= SHORT PROBLEM =
Find the word "scene" in the material below and gather every line that contains it.

= INFORMATION SHOWN =
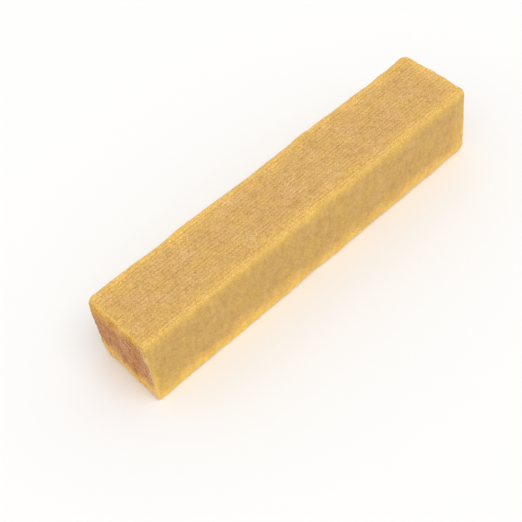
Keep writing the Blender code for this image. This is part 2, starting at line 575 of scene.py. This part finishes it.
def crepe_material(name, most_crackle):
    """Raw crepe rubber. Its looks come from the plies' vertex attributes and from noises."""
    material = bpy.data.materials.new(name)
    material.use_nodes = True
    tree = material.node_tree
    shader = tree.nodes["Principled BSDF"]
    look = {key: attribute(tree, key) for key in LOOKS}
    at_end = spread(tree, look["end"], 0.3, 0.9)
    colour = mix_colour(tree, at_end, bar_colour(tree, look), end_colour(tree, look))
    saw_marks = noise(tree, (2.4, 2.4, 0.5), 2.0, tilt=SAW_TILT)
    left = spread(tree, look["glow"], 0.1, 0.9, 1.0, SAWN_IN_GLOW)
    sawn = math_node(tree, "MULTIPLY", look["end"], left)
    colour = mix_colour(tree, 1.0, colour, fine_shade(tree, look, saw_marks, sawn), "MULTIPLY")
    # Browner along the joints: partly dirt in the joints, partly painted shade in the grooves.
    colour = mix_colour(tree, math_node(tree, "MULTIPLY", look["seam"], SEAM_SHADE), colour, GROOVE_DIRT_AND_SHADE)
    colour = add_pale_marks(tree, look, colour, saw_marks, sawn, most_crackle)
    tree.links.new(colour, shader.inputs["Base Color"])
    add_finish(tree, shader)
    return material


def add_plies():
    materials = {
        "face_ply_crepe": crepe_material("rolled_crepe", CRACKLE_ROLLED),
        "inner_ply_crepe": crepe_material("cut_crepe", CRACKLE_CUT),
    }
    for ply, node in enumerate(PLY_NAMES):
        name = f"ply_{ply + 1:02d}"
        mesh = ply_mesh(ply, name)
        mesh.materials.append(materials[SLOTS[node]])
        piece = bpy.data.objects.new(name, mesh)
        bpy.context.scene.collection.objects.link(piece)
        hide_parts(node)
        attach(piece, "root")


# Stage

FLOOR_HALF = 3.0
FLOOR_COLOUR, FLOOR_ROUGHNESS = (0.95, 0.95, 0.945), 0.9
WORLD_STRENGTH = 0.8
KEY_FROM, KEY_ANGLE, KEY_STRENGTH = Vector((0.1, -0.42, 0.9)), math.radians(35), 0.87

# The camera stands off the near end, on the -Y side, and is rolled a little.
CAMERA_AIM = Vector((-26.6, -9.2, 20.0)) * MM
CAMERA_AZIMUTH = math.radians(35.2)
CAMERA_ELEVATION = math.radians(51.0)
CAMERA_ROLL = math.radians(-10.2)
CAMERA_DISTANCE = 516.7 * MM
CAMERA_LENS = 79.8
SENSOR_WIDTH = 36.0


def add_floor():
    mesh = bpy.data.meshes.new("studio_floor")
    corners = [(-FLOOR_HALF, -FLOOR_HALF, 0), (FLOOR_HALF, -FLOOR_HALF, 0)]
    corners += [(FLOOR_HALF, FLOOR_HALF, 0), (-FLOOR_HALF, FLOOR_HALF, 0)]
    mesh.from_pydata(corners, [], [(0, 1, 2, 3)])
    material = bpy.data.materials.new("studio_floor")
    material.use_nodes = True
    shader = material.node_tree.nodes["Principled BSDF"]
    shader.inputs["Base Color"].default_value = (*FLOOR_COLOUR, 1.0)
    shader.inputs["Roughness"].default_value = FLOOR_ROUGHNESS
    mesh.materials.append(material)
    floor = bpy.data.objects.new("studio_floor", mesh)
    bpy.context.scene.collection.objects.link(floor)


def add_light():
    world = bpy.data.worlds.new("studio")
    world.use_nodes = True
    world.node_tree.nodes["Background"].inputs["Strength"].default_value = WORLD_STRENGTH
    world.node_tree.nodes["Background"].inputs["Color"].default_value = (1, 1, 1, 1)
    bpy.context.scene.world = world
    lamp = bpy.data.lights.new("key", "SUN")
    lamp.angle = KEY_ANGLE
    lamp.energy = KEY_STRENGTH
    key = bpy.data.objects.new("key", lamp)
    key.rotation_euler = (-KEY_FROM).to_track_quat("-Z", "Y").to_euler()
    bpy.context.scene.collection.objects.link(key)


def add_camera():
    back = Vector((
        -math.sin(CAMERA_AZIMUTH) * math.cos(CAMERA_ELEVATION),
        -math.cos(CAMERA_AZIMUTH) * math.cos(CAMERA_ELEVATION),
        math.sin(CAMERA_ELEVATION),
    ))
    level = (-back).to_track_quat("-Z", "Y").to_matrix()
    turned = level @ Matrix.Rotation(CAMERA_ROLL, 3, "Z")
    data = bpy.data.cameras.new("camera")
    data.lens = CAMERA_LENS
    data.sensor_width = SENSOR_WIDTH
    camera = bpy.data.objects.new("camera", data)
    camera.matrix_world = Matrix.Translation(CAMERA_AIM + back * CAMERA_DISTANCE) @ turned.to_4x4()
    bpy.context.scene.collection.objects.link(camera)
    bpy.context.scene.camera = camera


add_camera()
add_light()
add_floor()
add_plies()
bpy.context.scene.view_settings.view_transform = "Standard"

= EXERCISE RESULT =
Keep writing the Blender code for this image. This is part 2, starting at line 575 of scene.py. This part finishes it.
        bpy.context.scene.collection.objects.link(piece)
    bpy.context.scene.collection.objects.link(floor)
    bpy.context.scene.world = world
    bpy.context.scene.collection.objects.link(key)
    bpy.context.scene.collection.objects.link(camera)
    bpy.context.scene.camera = camera
bpy.context.scene.view_settings.view_transform = "Standard"